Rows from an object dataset
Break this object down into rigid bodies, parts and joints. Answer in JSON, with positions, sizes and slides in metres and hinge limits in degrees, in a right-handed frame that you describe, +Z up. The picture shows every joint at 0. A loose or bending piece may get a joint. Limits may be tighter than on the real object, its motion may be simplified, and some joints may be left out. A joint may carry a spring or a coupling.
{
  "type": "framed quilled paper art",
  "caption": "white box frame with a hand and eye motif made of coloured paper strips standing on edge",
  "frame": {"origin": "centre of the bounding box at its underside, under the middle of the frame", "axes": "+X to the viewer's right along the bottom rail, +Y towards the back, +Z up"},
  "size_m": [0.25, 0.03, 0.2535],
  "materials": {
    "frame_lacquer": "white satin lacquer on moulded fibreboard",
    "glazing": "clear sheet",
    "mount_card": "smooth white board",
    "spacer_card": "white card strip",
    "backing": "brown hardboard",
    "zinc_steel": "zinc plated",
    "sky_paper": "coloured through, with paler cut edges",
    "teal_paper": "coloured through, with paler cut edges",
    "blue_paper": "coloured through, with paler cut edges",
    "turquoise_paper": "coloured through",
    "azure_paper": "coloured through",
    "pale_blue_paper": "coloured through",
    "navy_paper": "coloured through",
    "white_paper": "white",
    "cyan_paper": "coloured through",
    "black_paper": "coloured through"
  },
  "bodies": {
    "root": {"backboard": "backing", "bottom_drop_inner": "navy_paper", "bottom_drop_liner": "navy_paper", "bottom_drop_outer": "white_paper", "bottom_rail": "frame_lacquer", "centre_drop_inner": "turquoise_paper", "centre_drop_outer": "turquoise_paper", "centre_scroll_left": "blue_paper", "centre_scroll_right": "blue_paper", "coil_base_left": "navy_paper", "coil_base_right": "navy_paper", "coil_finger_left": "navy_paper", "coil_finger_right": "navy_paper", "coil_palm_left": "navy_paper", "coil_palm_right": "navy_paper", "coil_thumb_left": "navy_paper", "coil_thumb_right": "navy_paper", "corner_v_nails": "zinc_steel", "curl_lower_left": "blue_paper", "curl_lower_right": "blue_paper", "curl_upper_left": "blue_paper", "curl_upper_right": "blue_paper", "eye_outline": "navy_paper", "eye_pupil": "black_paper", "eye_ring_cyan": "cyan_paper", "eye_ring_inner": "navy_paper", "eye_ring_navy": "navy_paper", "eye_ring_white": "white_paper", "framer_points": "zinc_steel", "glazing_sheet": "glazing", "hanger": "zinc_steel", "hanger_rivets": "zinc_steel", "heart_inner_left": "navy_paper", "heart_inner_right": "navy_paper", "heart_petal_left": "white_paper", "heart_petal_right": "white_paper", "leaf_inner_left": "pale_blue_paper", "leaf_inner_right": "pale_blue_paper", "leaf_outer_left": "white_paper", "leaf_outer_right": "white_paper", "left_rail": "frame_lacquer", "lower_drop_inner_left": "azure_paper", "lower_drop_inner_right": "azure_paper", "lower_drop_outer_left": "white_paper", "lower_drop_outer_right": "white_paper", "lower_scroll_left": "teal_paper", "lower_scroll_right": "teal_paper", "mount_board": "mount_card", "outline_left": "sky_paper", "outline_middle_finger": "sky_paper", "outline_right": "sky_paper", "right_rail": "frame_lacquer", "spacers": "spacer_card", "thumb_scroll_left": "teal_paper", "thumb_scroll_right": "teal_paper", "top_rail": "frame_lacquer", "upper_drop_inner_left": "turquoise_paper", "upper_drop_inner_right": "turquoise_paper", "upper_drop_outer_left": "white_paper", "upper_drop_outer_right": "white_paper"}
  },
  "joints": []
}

==

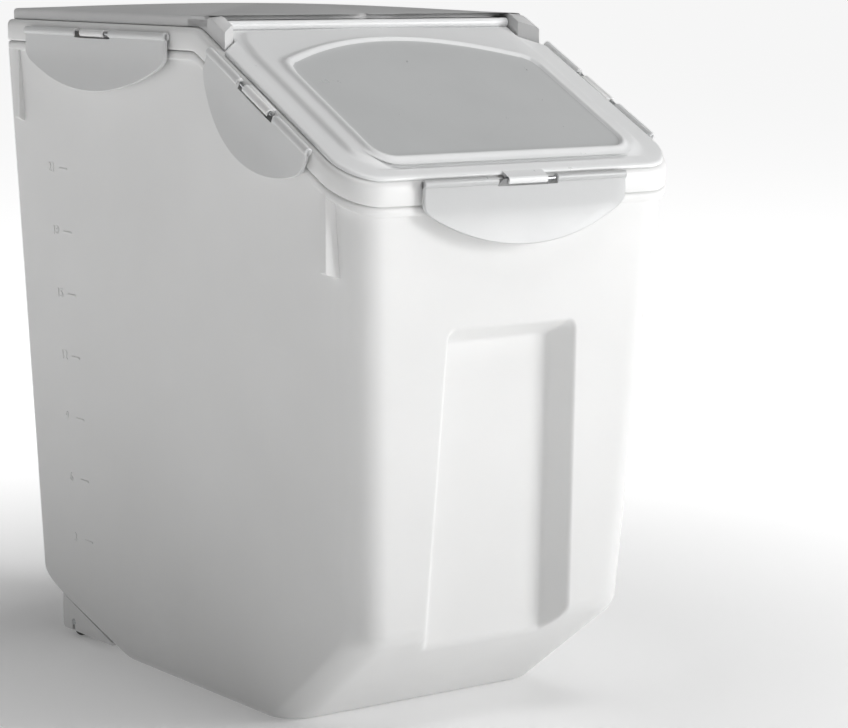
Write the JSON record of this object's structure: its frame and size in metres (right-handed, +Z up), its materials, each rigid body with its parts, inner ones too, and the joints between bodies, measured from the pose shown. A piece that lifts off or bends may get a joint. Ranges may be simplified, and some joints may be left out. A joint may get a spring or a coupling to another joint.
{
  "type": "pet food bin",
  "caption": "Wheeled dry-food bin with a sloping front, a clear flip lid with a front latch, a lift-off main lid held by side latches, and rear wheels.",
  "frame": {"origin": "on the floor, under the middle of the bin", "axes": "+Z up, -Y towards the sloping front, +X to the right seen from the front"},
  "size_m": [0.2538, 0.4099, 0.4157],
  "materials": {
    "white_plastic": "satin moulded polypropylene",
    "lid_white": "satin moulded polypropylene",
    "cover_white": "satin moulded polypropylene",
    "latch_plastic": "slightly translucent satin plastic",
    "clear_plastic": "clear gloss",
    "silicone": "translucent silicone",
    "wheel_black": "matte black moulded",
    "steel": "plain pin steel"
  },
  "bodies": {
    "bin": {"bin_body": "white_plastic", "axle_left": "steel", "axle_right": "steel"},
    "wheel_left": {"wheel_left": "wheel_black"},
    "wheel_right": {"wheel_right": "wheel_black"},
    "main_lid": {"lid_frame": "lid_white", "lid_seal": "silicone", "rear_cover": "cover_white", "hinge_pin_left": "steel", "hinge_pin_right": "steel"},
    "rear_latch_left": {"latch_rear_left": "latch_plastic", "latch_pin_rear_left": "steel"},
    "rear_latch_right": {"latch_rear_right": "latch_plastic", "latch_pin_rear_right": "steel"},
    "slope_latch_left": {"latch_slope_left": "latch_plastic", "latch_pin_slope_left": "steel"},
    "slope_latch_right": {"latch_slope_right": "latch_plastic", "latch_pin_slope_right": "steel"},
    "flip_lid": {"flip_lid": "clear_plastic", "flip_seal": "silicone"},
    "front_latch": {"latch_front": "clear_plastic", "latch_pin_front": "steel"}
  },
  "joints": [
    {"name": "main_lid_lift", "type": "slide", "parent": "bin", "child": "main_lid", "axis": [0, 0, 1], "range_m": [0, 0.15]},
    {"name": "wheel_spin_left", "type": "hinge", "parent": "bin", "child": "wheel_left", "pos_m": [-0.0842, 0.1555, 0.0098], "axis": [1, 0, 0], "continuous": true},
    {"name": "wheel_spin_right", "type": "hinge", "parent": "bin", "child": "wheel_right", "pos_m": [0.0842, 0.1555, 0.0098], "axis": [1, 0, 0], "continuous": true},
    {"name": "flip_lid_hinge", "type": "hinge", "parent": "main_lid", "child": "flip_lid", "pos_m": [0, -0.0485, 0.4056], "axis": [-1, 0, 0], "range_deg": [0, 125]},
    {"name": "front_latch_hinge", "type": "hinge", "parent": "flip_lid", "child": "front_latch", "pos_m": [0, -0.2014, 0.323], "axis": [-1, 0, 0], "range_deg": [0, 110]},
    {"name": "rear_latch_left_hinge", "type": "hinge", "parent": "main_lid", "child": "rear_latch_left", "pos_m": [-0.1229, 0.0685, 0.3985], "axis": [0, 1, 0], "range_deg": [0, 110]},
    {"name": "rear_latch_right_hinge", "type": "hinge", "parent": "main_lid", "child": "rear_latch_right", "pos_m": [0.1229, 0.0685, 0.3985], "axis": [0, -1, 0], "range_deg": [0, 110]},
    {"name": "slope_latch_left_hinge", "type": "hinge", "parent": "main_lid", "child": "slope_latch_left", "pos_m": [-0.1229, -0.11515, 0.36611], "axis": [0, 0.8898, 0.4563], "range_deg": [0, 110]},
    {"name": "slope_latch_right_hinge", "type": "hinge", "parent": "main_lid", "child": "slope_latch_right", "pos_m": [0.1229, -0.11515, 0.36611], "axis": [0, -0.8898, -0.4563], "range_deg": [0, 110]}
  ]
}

* * *

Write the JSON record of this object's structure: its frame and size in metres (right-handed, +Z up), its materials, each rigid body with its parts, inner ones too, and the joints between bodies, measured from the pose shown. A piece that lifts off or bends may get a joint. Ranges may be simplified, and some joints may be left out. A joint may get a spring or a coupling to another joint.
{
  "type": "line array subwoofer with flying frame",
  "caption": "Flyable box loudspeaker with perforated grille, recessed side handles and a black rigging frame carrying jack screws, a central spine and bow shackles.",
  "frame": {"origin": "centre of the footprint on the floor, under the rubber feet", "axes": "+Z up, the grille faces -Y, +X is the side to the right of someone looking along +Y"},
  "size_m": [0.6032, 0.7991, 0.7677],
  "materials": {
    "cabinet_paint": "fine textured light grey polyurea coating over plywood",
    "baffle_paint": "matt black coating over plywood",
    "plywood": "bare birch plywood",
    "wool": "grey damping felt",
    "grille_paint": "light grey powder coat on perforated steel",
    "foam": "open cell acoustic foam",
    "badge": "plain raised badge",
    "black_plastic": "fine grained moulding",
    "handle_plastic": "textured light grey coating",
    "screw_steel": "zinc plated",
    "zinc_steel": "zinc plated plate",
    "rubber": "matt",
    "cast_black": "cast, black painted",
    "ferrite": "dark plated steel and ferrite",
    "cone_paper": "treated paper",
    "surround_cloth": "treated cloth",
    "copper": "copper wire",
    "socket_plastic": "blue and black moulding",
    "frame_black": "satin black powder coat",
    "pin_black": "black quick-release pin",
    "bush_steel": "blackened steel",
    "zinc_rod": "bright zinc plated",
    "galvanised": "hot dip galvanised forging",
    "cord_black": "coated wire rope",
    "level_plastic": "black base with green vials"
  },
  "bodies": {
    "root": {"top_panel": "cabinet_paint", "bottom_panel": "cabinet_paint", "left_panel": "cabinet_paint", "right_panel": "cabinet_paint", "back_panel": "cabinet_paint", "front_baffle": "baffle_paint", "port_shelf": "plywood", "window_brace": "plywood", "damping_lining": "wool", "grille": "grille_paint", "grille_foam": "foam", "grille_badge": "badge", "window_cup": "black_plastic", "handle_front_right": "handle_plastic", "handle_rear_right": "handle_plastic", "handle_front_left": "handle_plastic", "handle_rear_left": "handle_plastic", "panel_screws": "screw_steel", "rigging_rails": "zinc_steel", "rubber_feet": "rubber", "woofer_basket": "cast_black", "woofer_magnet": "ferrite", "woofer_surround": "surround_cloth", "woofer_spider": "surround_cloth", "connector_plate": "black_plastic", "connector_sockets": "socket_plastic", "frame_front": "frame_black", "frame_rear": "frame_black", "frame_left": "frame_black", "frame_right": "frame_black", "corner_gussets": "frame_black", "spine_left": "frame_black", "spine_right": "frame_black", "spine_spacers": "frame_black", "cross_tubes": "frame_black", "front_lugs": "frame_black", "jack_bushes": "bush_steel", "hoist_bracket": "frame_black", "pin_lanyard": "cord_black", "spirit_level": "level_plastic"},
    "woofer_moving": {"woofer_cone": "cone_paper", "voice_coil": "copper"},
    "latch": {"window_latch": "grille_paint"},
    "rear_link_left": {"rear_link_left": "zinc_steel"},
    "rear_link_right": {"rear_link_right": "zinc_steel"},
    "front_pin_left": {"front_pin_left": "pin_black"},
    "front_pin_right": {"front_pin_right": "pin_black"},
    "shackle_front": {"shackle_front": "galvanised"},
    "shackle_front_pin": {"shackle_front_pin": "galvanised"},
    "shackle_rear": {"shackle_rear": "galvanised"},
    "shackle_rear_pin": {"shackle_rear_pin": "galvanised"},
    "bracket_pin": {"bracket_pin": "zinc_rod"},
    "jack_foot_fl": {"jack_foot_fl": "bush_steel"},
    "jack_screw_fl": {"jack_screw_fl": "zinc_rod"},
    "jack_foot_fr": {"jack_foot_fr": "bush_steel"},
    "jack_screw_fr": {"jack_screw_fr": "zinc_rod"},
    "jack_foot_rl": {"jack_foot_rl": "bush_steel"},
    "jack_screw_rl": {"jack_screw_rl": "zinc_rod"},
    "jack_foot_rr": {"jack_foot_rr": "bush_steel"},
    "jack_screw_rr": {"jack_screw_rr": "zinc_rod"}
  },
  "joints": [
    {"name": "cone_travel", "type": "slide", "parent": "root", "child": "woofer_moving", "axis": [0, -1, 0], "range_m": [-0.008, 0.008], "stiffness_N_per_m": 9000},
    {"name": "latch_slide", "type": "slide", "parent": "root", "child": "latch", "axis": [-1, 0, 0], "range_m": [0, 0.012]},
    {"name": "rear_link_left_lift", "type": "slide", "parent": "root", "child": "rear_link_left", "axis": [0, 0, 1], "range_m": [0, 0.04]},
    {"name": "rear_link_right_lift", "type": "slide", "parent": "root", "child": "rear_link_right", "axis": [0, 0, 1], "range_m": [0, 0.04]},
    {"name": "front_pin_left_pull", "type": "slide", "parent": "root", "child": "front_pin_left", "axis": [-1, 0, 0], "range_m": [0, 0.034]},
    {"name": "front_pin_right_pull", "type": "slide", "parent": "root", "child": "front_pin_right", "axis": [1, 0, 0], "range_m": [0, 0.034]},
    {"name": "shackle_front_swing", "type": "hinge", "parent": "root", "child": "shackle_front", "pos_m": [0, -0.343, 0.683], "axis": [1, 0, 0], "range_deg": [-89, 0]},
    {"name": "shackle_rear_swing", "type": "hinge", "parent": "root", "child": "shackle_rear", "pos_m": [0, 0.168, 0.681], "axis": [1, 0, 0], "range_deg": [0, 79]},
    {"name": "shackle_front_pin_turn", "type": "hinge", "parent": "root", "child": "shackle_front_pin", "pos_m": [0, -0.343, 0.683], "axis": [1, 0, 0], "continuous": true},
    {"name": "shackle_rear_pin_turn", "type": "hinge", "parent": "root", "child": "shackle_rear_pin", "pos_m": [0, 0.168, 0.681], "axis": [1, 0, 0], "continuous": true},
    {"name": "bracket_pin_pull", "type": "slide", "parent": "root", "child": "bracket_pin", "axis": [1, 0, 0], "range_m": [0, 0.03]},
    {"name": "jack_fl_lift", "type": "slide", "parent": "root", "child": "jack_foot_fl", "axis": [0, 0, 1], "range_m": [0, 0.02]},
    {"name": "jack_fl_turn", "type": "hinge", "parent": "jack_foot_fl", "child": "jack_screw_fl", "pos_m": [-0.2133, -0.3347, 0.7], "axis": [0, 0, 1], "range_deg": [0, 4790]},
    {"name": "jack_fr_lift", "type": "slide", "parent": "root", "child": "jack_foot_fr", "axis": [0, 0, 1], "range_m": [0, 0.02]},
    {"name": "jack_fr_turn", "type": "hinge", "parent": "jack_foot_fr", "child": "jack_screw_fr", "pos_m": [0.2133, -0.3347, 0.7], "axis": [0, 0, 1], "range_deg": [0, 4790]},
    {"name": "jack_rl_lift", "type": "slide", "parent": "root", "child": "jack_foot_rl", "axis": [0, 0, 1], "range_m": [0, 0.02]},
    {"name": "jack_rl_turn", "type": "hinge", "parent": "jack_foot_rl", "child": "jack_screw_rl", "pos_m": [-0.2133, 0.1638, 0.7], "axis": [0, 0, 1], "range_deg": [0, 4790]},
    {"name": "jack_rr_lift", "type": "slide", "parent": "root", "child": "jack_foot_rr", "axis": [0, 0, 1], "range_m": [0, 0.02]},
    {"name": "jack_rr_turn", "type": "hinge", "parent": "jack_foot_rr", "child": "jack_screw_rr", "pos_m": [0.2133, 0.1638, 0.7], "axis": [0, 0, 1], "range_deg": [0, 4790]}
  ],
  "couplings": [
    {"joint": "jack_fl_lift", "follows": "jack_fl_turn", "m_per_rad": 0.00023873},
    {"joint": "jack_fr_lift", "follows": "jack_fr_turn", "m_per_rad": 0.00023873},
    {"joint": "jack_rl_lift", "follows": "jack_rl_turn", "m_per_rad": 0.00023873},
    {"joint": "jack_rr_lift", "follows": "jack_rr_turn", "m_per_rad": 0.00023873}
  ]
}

● **Short exercise**:
Show all lines from the records above where the word "with" occurs.

● **Result**:
Break this object down into rigid bodies, parts and joints. Answer in JSON, with positions, sizes and slides in metres and hinge limits in degrees, in a right-handed frame that you describe, +Z up. The picture shows every joint at 0. A loose or bending piece may get a joint. Limits may be tighter than on the real object, its motion may be simplified, and some joints may be left out. A joint may carry a spring or a coupling.
  "caption": "white box frame with a hand and eye motif made of coloured paper strips standing on edge",
    "sky_paper": "coloured through, with paler cut edges",
    "teal_paper": "coloured through, with paler cut edges",
    "blue_paper": "coloured through, with paler cut edges",
Write the JSON record of this object's structure: its frame and size in metres (right-handed, +Z up), its materials, each rigid body with its parts, inner ones too, and the joints between bodies, measured from the pose shown. A piece that lifts off or bends may get a joint. Ranges may be simplified, and some joints may be left out. A joint may get a spring or a coupling to another joint.
  "caption": "Wheeled dry-food bin with a sloping front, a clear flip lid with a front latch, a lift-off main lid held by side latches, and rear wheels.",
Write the JSON record of this object's structure: its frame and size in metres (right-handed, +Z up), its materials, each rigid body with its parts, inner ones too, and the joints between bodies, measured from the pose shown. A piece that lifts off or bends may get a joint. Ranges may be simplified, and some joints may be left out. A joint may get a spring or a coupling to another joint.
  "type": "line array subwoofer with flying frame",
  "caption": "Flyable box loudspeaker with perforated grille, recessed side handles and a black rigging frame carrying jack screws, a central spine and bow shackles.",
    "level_plastic": "black base with green vials"